D’ailleurs, un gouvernement, fût-il fort, ne saurait échapper qu’avec peine aux conséquences d’un principe, quand une fois il a admis ce principe lui-même comme fondement du droit public qui doit le régir. La confédération a été formée par la libre volonté des États ; ceux-ci, en s’unissant, n’ont point perdu leur nationalité, et ne se sont point fondus dans un seul et même peuple. Si aujourd’hui un de ces mêmes États voulait retirer son nom du contrat, il serait assez difficile de lui prouver qu’il ne peut le faire. Le gouvernement fédéral, pour le combattre, ne s’appuierait d’une manière évidente ni sur la force, ni sur le droit.

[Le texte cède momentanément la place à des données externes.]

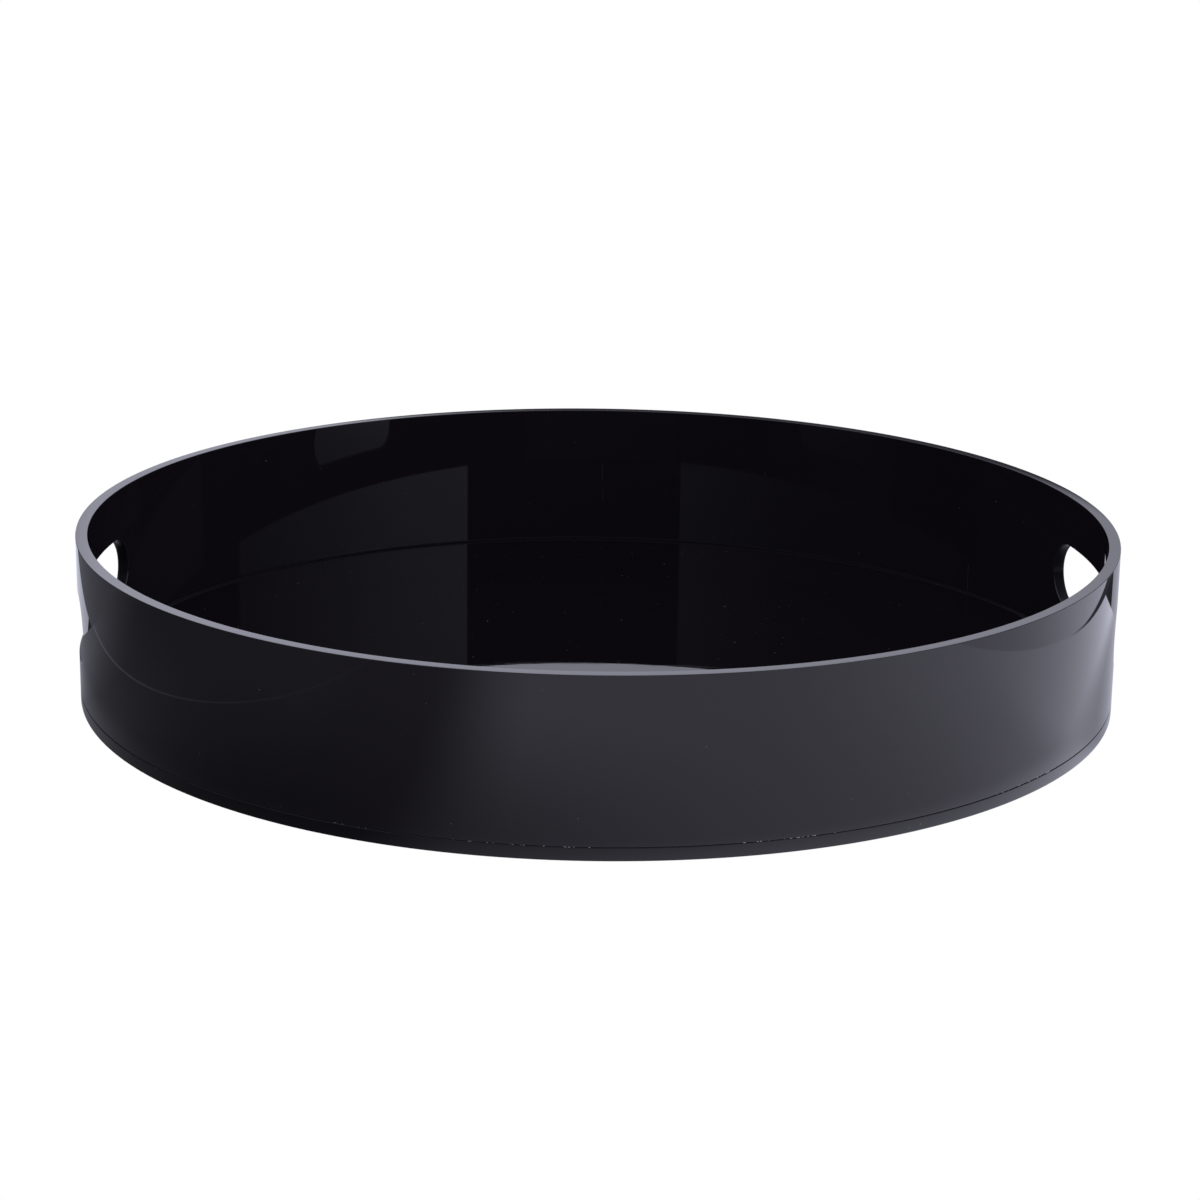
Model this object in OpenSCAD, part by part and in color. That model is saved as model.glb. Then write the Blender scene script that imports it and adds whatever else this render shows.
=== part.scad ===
// Round serving tray: a flat base disc, a bonded wall ring with two hand slots, and four bumper feet.
// Origin: centre of the tray on the plane that it stands on. +Z up, the hand slots face +X and -X.

/* [Tray] */
// Outer diameter of the wall ring and of the base disc
outer_d = 400; // [380:5:500]
// Thickness of the base disc
base_t = 4.8; // [3:0.1:8]

/* [Wall] */
// Thickness of the wall ring
wall_t = 4.5; // [3:0.1:8]
// Height of the wall ring
wall_h = 59.4; // [50:0.1:90]
// Radius of the polished rounding on the top edges of the wall
rim_round = 0.5; // [0.2:0.1:1]

/* [Hand slots] */
// Length of each hand slot from end to end
slot_l = 105; // [80:1:130]
// Height of each hand slot
slot_h = 25.6; // [18:0.2:32]
// Height of the slot centre above the bottom edge of the wall ring
slot_z = 26.6; // [22:0.2:30]

/* [Bond] */
// Thickness of the cement film between the base disc and the wall ring
bond_t = 0.2; // [0.1:0.05:0.4]
// Depth of the film's edges behind the faces of the wall
bond_inset = 0.3; // [0.2:0.05:0.6]
// Radius of the small roundings on the joint's edges
joint_round = 0.25; // [0.1:0.05:0.4]
// Radius of the rounding on the bottom edge of the base disc
base_round = 0.4; // [0.2:0.1:1]

/* [Feet] */
// Height of each bumper foot
foot_h = 2.5; // [1.5:0.1:4]
// Diameter of each bumper foot where it sticks to the base
foot_d = 12.6; // [8:0.2:20]
// Amount by which the diameter of a foot narrows to its bottom
foot_taper = 1; // [0.4:0.1:2]
// Radius of the rounding on the bottom edge of a foot
foot_round = 0.6; // [0.3:0.1:1]
// Distance of each foot's centre from the centre of the tray
foot_ring = 164; // [60:1:170]

/* [Hidden] */
outer_r = outer_d / 2;
base_z = foot_h;
bond_z = base_z + base_t;
wall_z = bond_z + bond_t;
// How far the slot cut starts outside the wall, and how deep it runs from there
cut_slack = 10;
cut_depth = 60;
// Segments of the large and of the small circles
fine = 360;
small = 48;

// A flat strip w wide and h high with rounded corners: radius r_low at the bottom, r_high at the top
module rounded_strip(w, h, r_low, r_high) {
    for (x = [r_low, w - r_low])
        translate([x, r_low]) circle(r = r_low, $fn = small);
    for (x = [r_high, w - r_high])
        translate([x, h - r_high]) circle(r = r_high, $fn = small);
    translate([r_low, 0]) square([w - 2 * r_low, r_low]);
    translate([0, r_low]) square([w, h - r_low - r_high]);
    translate([r_high, h - r_high]) square([w - 2 * r_high, r_high]);
}

// Half section of the base disc, from the axis to the rounded outer edge
module base_section() {
    square([outer_r - base_round, base_round]);
    translate([0, base_round]) square([outer_r, base_t - base_round - joint_round]);
    translate([0, base_t - joint_round]) square([outer_r - joint_round, joint_round]);
    translate([outer_r - base_round, base_round]) circle(r = base_round, $fn = small);
    translate([outer_r - joint_round, base_t - joint_round]) circle(r = joint_round, $fn = small);
}

// Outline of a hand slot: straight edges with half-round ends
module slot_outline() {
    square([slot_l - slot_h, slot_h], center = true);
    for (side = [-1, 1])
        translate([side * (slot_l - slot_h) / 2, 0]) circle(d = slot_h, $fn = small);
}

// The straight cut through the wall on the +X side (side = 1) or the -X side (side = -1)
module slot_cut(side) {
    translate([side * (outer_r + cut_slack), 0, wall_z + slot_z])
        rotate([90, 0, -90 * side]) linear_extrude(cut_depth) slot_outline();
}

// Flat round plate that carries the wall and is the tray's floor
module base_disc() {
    color("#0b0a0c")
        translate([0, 0, base_z]) rotate_extrude($fn = fine) base_section();
}

// Upright ring with polished edges and the two hand slots
module wall_ring() {
    color("#0b0a0c") difference() {
        translate([0, 0, wall_z]) rotate_extrude($fn = fine)
            translate([outer_r - wall_t, 0]) rounded_strip(wall_t, wall_h, joint_round, rim_round);
        for (side = [-1, 1]) slot_cut(side);
    }
}

// Thin ring of set cement that holds the wall to the base, a little behind both faces
module bond_film() {
    color("#3a3a40")
        translate([0, 0, bond_z]) rotate_extrude($fn = fine)
            translate([outer_r - wall_t + bond_inset, 0]) square([wall_t - 2 * bond_inset, bond_t]);
}

// Half section of a bumper foot, with its bottom at zero
module foot_section() {
    top_r = foot_d / 2;
    bottom_r = top_r - foot_taper / 2;
    square([bottom_r - foot_round, foot_round]);
    polygon([[0, foot_round], [bottom_r, foot_round], [top_r, foot_h], [0, foot_h]]);
    translate([bottom_r - foot_round, foot_round]) circle(r = foot_round, $fn = small);
}

// One self-adhesive bumper foot, at the given turn about the tray's axis
module foot(turn) {
    color("#1c1c1e")
        rotate([0, 0, turn]) translate([foot_ring, 0, 0]) rotate_extrude($fn = small) foot_section();
}

base_disc();
wall_ring();
bond_film();
foot(45);  // foot_right_back
foot(135);  // foot_left_back
foot(225);  // foot_left_front
foot(315);  // foot_right_front
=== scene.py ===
"""Round gloss black serving tray: base disc, wall ring with two hand slots, cement line and bumper feet."""

import math

import bpy
from bpy.props import FloatProperty, FloatVectorProperty, IntProperty, PointerProperty
from mathutils import Matrix, Vector


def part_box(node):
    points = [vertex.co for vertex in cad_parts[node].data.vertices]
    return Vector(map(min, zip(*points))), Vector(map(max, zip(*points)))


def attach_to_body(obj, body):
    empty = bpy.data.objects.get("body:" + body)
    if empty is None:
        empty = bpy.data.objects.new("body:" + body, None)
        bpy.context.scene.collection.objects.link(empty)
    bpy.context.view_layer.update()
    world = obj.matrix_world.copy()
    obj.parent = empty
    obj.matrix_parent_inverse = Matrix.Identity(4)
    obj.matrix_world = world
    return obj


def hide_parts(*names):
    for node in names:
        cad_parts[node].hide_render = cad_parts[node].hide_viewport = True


bl_info = {
    "name": "Round Serving Tray",
    "version": (1, 0, 0),
    "blender": (4, 5, 0),
    "location": "View3D > Sidebar > Tray",
    "description": "Builds a round gloss acrylic serving tray around its packed CAD model",
    "category": "Add Mesh",
}

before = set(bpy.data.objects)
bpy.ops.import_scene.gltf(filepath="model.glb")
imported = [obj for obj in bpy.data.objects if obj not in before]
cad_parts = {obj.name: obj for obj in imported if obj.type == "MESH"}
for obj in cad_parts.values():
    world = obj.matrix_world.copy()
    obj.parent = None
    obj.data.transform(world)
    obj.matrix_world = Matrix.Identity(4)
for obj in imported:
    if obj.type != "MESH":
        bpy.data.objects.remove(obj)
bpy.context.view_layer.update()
WALL_LOW, WALL_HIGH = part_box("wall_ring")
BASE_LOW, BASE_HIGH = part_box("base_disc")
FILM_LOW, FILM_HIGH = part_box("bond_film")
FEET = ("foot_right_back", "foot_left_back", "foot_left_front", "foot_right_front")

# Steps along a small rounding and along the cement fillet
ROUND_STEPS = 5
FILLET_STEPS = 12
# Distance of an extra row of points beside a rounding, which keeps the flat beside it flat
SUPPORT = 0.00012

# Refractive indices
ACRYLIC_IOR = 1.49
CEMENT_IOR = 1.48
RUBBER_IOR = 1.5
# Length of a bubble along the joint against its width
BUBBLE_STRETCH = 2.4
# Half the width over which an edge of the sheet under the tray fades
EDGE_BLUR = 0.001
# Width of the camera's sensor in millimetres
SENSOR_WIDTH = 36.0

# Fine upright scratches on the wall: turn round the axis in degrees, lowest and highest point, half width
WALL_MARKS = (
    (87.5, 0.0255, 0.0305, 0.00014),
    (87.6, 0.0345, 0.0423, 0.00016),
    (33.8, 0.0078, 0.0195, 0.00022),
)
# How strongly such a scratch shows, against a speck of dust
HAIR_STRENGTH = 0.12


# ---------------------------------------------------------------- settings


class TraySizes(bpy.types.PropertyGroup):
    """Sizes that the frame's boxes don't give"""

    wall: FloatProperty(
        name="Wall thickness",
        description="Thickness of the wall ring at its rim",
        default=0.0045,
        unit="LENGTH",
    )
    rim_round: FloatProperty(
        name="Rim rounding",
        description="Radius of the polished rounding on the rim's two edges",
        default=0.0002,
        unit="LENGTH",
    )
    rim_lean: FloatProperty(
        name="Rim lean",
        description="Angle that the polished top of the rim leans outwards by its outer edge",
        default=math.radians(1.2),
        subtype="ANGLE",
    )
    draw_in: FloatProperty(
        name="Wall draw-in",
        description="Angle that the wall's inner face leans inwards to its top",
        default=math.radians(0.28),
        subtype="ANGLE",
    )
    fillet: FloatProperty(
        name="Cement fillet",
        description="Height of the thin fillet of cement along the inside of the joint",
        default=0.0012,
        unit="LENGTH",
    )
    joint_round: FloatProperty(
        name="Joint rounding",
        description="Radius of the roundings on both sides of the cement line",
        default=0.00025,
        unit="LENGTH",
    )
    base_round: FloatProperty(
        name="Base rounding",
        description="Radius of the rounding on the bottom edge of the base disc",
        default=0.0004,
        unit="LENGTH",
    )
    slot_length: FloatProperty(
        name="Slot length",
        description="Length of a hand slot from end to end",
        default=0.105,
        unit="LENGTH",
    )
    slot_height: FloatProperty(
        name="Slot height",
        description="Height of a hand slot",
        default=0.0256,
        unit="LENGTH",
    )
    slot_rise: FloatProperty(
        name="Slot rise",
        description="Height of a slot's centre above the bottom edge of the wall ring",
        default=0.0266,
        unit="LENGTH",
    )
    slot_round: FloatProperty(
        name="Slot rounding",
        description="Radius of the polished rounding on a slot's edges",
        default=0.0005,
        unit="LENGTH",
    )
    foot_taper: FloatProperty(
        name="Foot taper",
        description="Amount by which a foot's radius narrows to its bottom",
        default=0.0005,
        unit="LENGTH",
    )
    foot_round: FloatProperty(
        name="Foot rounding",
        description="Radius of the rounding on a foot's bottom edge",
        default=0.0006,
        unit="LENGTH",
    )
    bubbles: IntProperty(
        name="Bubbles",
        description="Number of small bubbles tried along the cement line",
        default=420,
        subtype="UNSIGNED",
    )
    bubble_seed: IntProperty(
        name="Bubble seed",
        description="Seed of the bubbles' places and sizes",
        default=7,
        subtype="UNSIGNED",
    )
    bubble_spread: FloatProperty(
        name="Bubble spread",
        description="Most that a bubble lies above or below the middle of the cement line",
        default=0.00006,
        unit="LENGTH",
    )
    bubble_smallest: FloatProperty(
        name="Smallest bubble",
        description="Radius of the smallest bubbles",
        default=0.00008,
        unit="LENGTH",
    )
    bubble_largest: FloatProperty(
        name="Largest bubble",
        description="Radius of the largest bubbles",
        default=0.0002,
        unit="LENGTH",
    )
    steps: IntProperty(
        name="Steps round the tray",
        description="Number of steps round the base disc and the cement line",
        default=360,
        subtype="UNSIGNED",
    )
    foot_steps: IntProperty(
        name="Steps round a foot",
        description="Number of steps round each bumper foot",
        default=48,
        subtype="UNSIGNED",
    )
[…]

Pour que le gouvernement fédéral triomphât aisément de la résistance que lui opposeraient quelques uns de ses sujets, il faudrait que l’intérêt particulier d’un ou de plusieurs d’entre eux fût intimement lié à l’existence de l’Union, comme cela s’est vu souvent dans l’histoire des confédérations.

Je suppose que parmi ces États que le lien fédéral rassemble, il en soit quelques-uns qui jouissent à eux seuls des principaux avantages de l’union, ou dont la prospérité dépende entièrement du fait de l’union ; il est clair que le pouvoir central trouvera dans ceux-là un très grand appui pour maintenir les autres dans l’obéissance. Mais alors il ne tirera plus sa force de lui-même, il la puisera dans un principe qui est contraire à sa nature. Les peuples ne se confédèrent que pour retirer des avantages égaux de l’union, et, dans le cas cité plus haut, c’est parce que l’inégalité règne entre les nations unies que le gouvernement fédéral est puissant.